**** RECORDS FOR PROCESSING

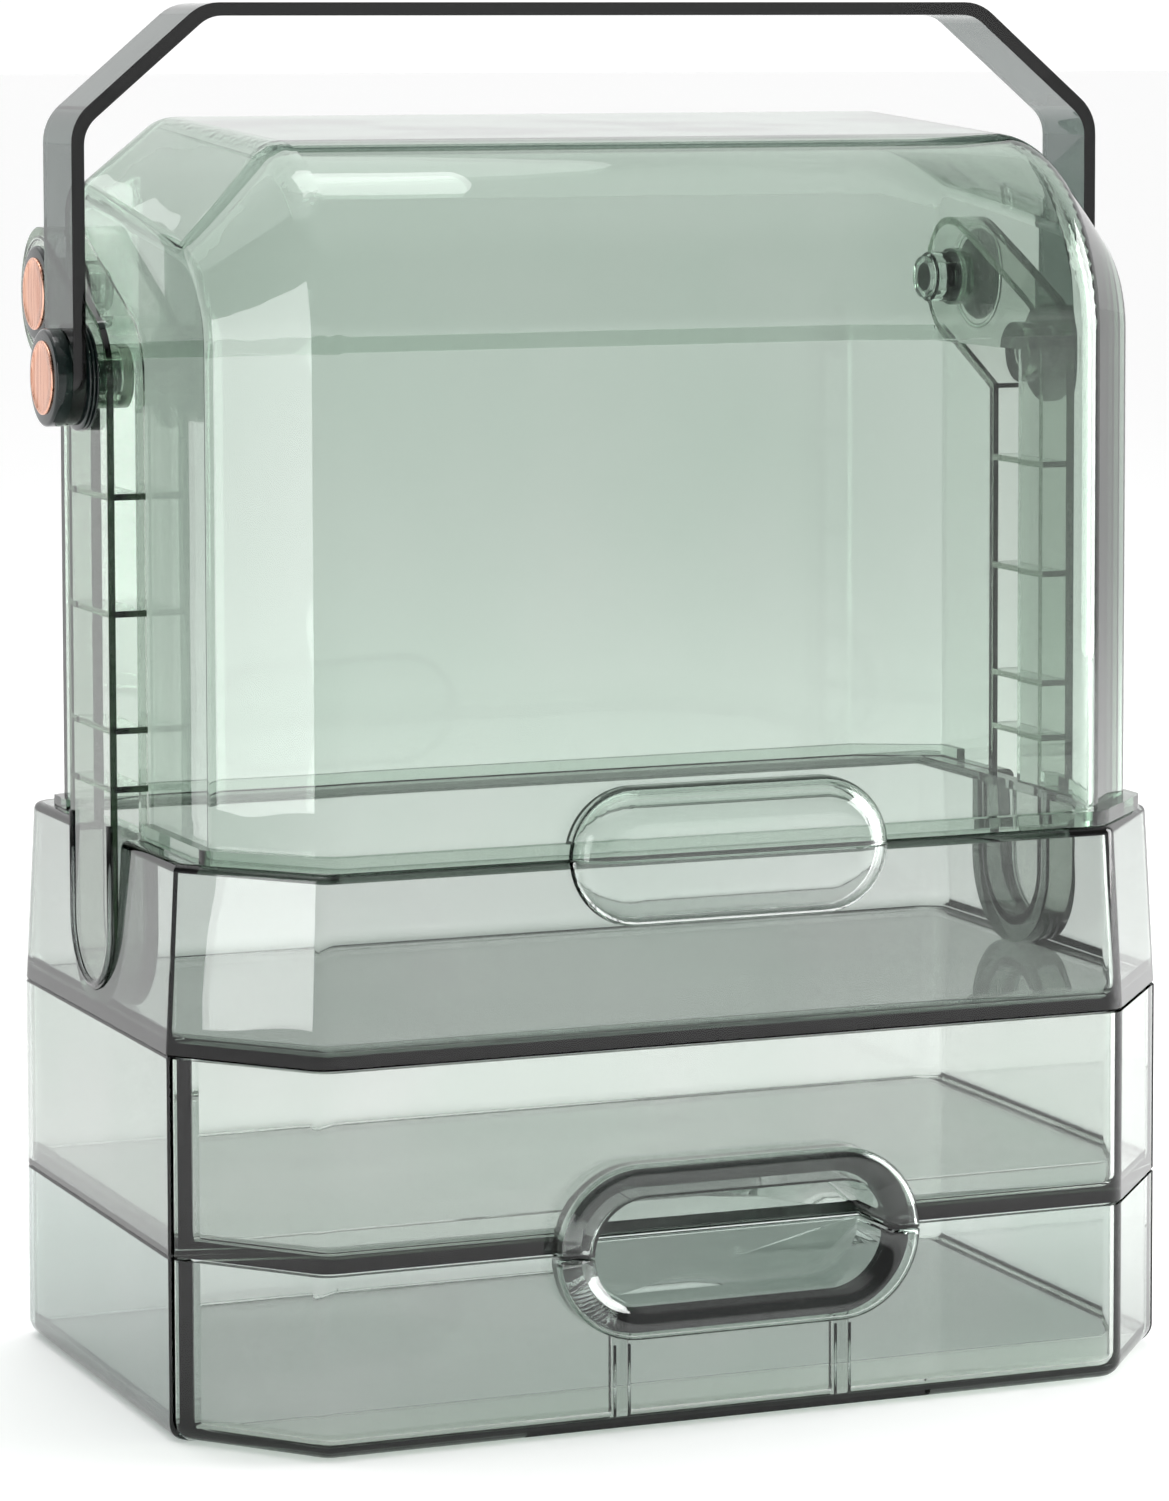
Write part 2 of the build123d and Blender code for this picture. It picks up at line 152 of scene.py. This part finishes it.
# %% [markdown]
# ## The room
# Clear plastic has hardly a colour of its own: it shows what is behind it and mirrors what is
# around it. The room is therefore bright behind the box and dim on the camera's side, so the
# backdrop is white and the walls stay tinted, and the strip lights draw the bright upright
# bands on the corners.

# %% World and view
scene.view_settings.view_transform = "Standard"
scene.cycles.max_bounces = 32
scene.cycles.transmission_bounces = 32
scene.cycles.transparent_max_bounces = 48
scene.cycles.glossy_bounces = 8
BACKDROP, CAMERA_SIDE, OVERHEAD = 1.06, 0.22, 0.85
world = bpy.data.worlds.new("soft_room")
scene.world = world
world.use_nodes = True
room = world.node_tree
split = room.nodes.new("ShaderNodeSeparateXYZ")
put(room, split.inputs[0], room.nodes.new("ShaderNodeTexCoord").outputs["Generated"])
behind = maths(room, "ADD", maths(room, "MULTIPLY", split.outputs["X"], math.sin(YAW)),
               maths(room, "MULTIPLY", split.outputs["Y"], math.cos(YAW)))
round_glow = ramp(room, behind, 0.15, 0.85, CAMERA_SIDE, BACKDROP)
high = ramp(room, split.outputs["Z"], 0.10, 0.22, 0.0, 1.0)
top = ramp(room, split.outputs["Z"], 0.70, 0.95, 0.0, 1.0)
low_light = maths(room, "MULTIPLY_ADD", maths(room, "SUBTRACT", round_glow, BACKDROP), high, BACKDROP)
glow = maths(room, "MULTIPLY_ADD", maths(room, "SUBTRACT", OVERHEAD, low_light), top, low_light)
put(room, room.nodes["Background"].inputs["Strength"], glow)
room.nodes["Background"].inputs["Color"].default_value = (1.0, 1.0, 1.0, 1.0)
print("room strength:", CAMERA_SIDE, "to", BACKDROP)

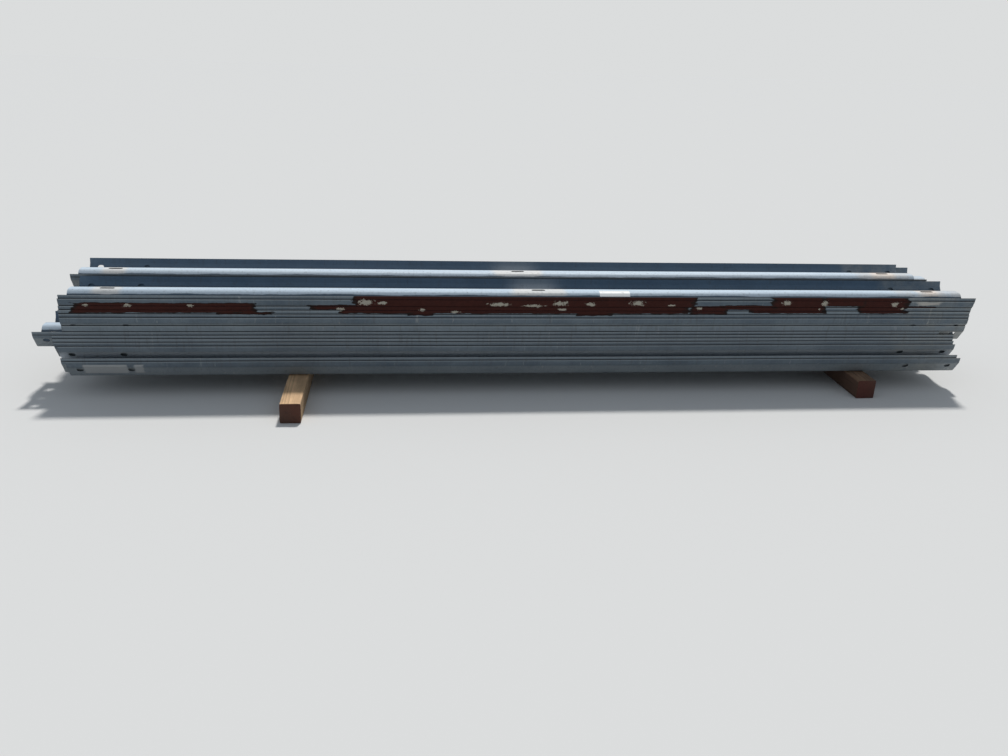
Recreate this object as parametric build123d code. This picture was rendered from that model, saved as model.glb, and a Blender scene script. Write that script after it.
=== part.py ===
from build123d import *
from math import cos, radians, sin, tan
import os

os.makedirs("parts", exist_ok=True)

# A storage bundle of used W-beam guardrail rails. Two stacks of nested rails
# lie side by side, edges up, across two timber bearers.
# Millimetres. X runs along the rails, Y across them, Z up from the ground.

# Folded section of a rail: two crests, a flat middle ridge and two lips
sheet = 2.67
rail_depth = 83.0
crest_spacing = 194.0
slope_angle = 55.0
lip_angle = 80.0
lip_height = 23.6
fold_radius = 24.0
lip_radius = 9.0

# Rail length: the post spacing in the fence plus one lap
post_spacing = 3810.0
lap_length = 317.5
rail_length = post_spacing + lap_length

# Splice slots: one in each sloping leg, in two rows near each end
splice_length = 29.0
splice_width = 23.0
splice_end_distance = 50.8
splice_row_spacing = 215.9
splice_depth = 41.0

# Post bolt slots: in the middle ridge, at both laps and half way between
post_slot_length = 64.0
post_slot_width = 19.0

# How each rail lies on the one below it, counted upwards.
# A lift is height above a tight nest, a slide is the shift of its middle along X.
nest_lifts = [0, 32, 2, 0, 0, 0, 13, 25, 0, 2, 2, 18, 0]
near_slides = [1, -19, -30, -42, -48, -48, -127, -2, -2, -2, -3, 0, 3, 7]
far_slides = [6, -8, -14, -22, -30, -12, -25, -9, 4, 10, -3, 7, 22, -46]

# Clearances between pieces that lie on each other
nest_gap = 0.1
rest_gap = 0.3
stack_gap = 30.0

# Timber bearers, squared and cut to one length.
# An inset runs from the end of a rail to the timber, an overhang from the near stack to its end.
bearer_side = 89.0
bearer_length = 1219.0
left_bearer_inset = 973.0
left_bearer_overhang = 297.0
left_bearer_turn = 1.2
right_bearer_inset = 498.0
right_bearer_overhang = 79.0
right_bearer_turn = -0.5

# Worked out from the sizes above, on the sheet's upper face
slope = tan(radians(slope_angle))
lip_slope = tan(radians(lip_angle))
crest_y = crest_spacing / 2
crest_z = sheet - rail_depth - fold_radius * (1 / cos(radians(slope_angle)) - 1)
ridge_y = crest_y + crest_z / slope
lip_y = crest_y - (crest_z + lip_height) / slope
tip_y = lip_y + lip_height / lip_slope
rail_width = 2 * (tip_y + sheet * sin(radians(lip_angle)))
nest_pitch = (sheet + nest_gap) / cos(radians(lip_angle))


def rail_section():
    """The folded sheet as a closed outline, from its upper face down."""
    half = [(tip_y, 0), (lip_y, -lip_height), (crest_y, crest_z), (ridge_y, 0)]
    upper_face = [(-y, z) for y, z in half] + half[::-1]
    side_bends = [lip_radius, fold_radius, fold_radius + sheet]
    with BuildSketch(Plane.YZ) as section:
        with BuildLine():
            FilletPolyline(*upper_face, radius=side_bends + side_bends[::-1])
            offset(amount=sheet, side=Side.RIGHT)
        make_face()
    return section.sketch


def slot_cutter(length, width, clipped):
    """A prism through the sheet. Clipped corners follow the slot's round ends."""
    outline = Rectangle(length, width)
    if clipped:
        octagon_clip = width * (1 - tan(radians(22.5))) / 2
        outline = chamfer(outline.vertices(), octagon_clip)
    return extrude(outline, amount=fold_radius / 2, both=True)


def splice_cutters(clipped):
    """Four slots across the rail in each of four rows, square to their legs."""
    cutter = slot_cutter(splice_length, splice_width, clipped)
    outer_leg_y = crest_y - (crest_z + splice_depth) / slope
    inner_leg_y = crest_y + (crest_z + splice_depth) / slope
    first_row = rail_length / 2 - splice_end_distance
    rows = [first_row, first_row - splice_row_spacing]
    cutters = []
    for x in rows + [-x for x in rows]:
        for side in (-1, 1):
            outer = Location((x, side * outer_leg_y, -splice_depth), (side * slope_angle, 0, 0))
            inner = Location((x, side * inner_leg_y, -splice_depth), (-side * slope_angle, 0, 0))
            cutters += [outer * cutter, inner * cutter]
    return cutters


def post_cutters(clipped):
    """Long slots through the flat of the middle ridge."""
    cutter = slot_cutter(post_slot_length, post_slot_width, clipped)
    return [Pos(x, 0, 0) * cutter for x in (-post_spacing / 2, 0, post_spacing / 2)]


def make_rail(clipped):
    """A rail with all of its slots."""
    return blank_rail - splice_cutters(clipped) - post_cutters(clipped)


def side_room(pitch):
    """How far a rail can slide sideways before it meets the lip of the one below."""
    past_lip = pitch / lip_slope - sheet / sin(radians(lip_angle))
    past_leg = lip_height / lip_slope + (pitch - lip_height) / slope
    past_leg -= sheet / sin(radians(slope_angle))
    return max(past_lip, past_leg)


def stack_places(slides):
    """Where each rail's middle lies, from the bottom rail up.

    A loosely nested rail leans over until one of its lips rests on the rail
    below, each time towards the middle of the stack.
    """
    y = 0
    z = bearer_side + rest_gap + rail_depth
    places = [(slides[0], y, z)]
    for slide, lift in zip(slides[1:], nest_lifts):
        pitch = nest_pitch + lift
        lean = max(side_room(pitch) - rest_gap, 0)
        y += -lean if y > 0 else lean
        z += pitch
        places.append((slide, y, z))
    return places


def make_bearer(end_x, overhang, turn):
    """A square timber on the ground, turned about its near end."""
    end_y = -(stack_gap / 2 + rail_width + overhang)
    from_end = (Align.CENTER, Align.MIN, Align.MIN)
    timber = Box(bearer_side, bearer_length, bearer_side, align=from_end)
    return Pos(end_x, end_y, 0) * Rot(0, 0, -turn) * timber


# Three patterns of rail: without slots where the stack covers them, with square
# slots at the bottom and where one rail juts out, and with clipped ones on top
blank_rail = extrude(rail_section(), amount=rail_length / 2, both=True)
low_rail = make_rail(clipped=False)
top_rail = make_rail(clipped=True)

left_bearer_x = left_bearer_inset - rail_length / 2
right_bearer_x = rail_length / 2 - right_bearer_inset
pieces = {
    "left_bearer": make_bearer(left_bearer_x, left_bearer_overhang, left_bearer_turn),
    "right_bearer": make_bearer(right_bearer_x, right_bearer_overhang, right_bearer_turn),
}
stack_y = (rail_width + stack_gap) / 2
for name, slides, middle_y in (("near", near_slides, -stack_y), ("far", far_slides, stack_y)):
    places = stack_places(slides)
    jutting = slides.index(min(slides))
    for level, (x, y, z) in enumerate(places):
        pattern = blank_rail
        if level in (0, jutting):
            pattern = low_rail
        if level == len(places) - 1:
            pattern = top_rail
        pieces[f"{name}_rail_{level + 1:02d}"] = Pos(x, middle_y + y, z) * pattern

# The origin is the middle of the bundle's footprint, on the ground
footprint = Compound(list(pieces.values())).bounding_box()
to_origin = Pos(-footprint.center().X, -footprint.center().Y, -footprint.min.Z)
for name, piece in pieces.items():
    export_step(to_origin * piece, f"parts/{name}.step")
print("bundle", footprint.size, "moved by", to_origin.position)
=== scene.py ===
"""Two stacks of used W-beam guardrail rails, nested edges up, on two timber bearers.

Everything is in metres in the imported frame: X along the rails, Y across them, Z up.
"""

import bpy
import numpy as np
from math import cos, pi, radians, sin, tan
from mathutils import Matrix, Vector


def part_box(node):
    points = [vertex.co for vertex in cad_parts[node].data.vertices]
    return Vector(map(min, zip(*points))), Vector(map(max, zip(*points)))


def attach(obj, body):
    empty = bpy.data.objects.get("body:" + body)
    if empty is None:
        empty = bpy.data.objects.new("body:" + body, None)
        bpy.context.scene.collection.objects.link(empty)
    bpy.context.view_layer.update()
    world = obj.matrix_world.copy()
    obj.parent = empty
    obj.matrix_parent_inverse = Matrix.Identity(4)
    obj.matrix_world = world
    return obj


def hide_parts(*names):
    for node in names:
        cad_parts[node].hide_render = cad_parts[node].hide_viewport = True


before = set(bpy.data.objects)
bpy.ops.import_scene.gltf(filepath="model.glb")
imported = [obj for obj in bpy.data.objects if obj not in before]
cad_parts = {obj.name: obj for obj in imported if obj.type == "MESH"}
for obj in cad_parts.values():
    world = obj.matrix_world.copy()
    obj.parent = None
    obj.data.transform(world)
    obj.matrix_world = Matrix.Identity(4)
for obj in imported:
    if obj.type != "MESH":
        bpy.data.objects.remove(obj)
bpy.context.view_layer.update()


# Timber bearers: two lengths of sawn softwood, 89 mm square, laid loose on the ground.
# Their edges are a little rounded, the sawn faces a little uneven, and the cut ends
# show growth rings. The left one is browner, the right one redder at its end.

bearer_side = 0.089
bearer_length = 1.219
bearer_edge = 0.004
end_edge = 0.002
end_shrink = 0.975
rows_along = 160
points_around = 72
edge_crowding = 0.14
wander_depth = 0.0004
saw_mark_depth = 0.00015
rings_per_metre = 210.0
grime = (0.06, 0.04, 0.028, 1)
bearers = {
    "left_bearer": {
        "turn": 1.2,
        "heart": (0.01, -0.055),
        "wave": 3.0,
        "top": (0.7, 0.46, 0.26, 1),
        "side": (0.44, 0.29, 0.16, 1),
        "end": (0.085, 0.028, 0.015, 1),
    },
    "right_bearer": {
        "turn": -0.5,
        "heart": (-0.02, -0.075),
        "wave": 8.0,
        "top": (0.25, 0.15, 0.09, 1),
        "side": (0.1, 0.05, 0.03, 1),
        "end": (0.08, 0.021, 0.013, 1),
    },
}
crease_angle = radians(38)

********

◆ TASK DESCRIPTION
From the entries above, copy every line containing the word "This".

◆ WRITTEN SOLUTION
Write part 2 of the build123d and Blender code for this picture. It picks up at line 152 of scene.py. This part finishes it.
Recreate this object as parametric build123d code. This picture was rendered from that model, saved as model.glb, and a Blender scene script. Write that script after it.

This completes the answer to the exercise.